Africa is a massive continent with so many different tribes and cultures. Cyndy has had the chance to only experience a small part of Kenya but has photographed a wide variety of life there. Her series titled, My Slice of Africa, will be showcased at an event hosted by the LeConte Photographic Society at the King Library in Sevierville on Saturday, January 21, 2017 at 10:00 a.m.

Cyndy photographs life as she finds it.  She is driven by experiencing the reality of people’s lives around the world and photographing these everyday scenes and experiences that many people will only see thru photographs and video.  Hoping that at times, her images will make a positive difference in the lives of those who share their reality with her and trying to encourage others to “use your gifts for good!”

The selection of work will feature photography from the project she has spent the last 21 years of her life developing and images of many of the children within the project.
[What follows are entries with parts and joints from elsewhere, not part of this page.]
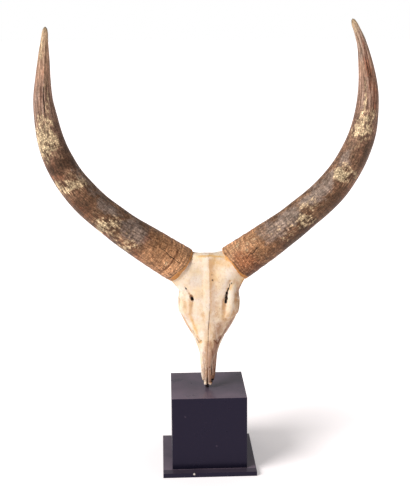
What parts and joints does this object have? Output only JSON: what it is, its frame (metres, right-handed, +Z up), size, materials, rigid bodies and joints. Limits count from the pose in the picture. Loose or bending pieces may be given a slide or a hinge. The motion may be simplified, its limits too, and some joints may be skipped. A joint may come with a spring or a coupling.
{
  "type": "mounted long-horned cattle skull",
  "caption": "Life-size skull of a long-horned cow with wide upswept horns, held nose down on a short rod over a black block and square plate.",
  "frame": {"origin": "middle of the plate's underside, on the surface that the mount stands on", "axes": "+Z up, -Y the way the face looks, +X towards the animal's own left horn"},
  "size_m": [1.1535, 0.325, 1.5451],
  "materials": {
    "bone": "dry aged bone, matt, cream with tan stains",
    "horn": "weathered horn, brown with pale flaking bands, dull satin",
    "black_paint": "satin black paint on board",
    "dark_steel": "blackened steel rod"
  },
  "bodies": {
    "root": {"cranium": "bone", "nasal_left": "bone", "nasal_right": "bone", "premaxilla_left": "bone", "premaxilla_right": "bone", "horn_left": "horn", "horn_right": "horn", "mount_rod": "dark_steel", "mount_block": "black_paint", "mount_plate": "black_paint"}
  },
  "joints": []
}
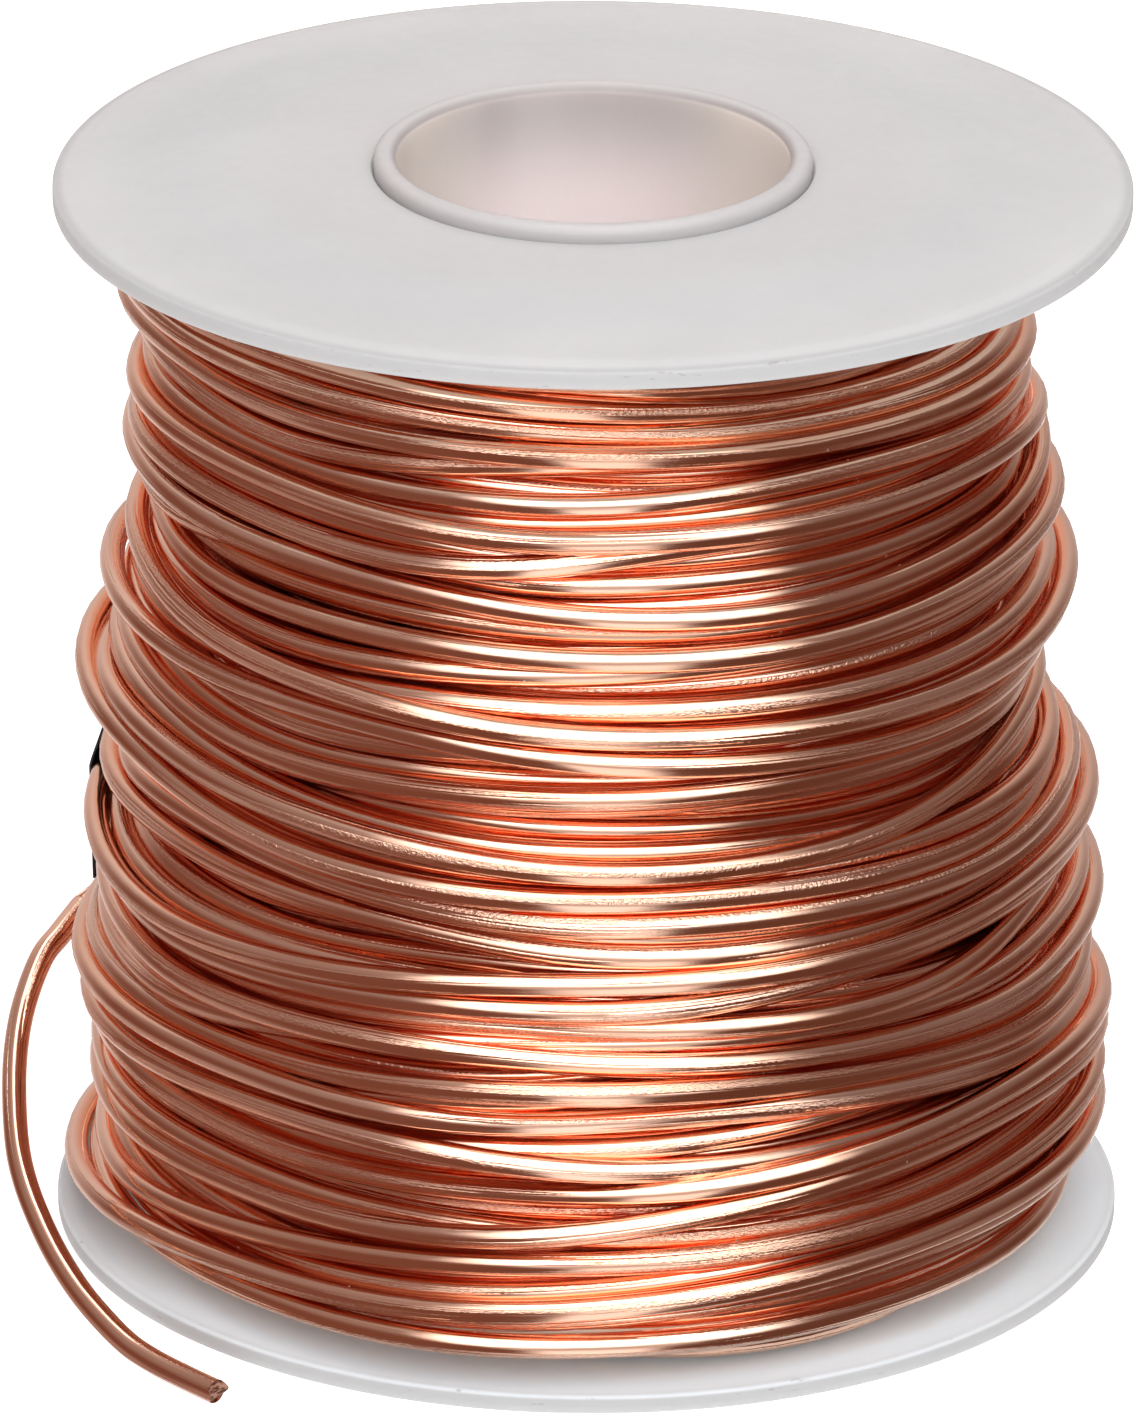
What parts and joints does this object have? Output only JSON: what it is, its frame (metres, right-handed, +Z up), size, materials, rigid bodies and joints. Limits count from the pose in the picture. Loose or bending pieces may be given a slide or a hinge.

She will show photographs of a changing Kenya that she has shot over the years, her work at a camp for internally displaced people (IDPs) in Mathare after Kenya’s deadly 2007 post-election violence, and the following years deep in the Mathare Valley where nearly one million people live in extreme poverty.  Her photographs will take us far outside of Nairobi and into the lives of the remote and very colorful Samburu tribe which have become family to her.  From the Samburu, her images will transport us deep into the bush on a photographic safari of Kenyans amazing wildlife that she has been blessed to experience over the years.